What is the difference between mere default and wilful default under Section 10(2)(i)?
Default is simple non-payment; wilful default is something more. In S. Sundaram Pillai v. V.R. Pattabiraman (1985) 1 SCC 591 the Supreme Court held that wilful default is "intentional, deliberate, calculated and conscious" non-payment made with knowledge of its legal consequences. Where default is found not to be wilful, the proviso lets the Controller give the tenant time to clear the arrears.
When does sub-letting become a ground for eviction under Section 10(2)(ii)?

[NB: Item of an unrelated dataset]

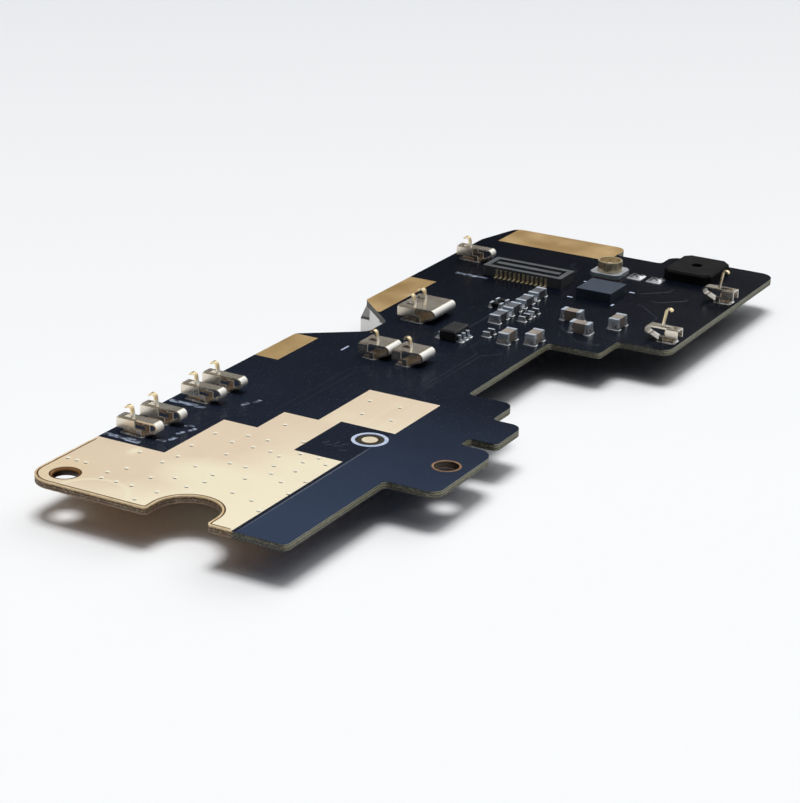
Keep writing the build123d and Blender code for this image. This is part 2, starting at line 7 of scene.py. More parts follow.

When the tenant, without the landlord's written consent, transfers his lease right or parts with exclusive possession of the whole or part of the building. As restated in Sri M.V. Ramachandrasa v. Mahendra Watch Company (2026 INSC 348), once the landlord proves a third party's exclusive possession and the tenant's absence, a presumption of unlawful sub-letting arises and the tenant must rebut it.
Is a landlord's claim of bona fide requirement enough to guarantee eviction?
Not automatically. Under Section 10(3) the landlord is, per Sait Nagjee Purushotham & Co. Ltd. v. Vimalabai Prabhulal (2005) 8 SCC 252, the best judge of his own need, but in additional-accommodation cases the proviso to Section 10(3)(c) requires the Controller to refuse eviction if the tenant's hardship would outweigh the landlord's advantage.
What happens if a tenant denies the landlord's title?
Under Section 10(1) the Controller must decide whether the denial is bona fide. A tenant who merely puts the landlord to proof of ownership without disowning his own tenant character has not denied title in the forfeiture sense. Only a clear, unequivocal and mala fide repudiation attracts the ground in Section 10(2)(vi).
Can an evicted tenant ever get the premises back?
Yes. Section 10(5) gives a right of restoration where a landlord who obtained possession for his own requirement fails to occupy the building within the stipulated time, or re-lets or vacates it without reasonable cause within the prescribed period. The evicted tenant may then apply to be put back into possession.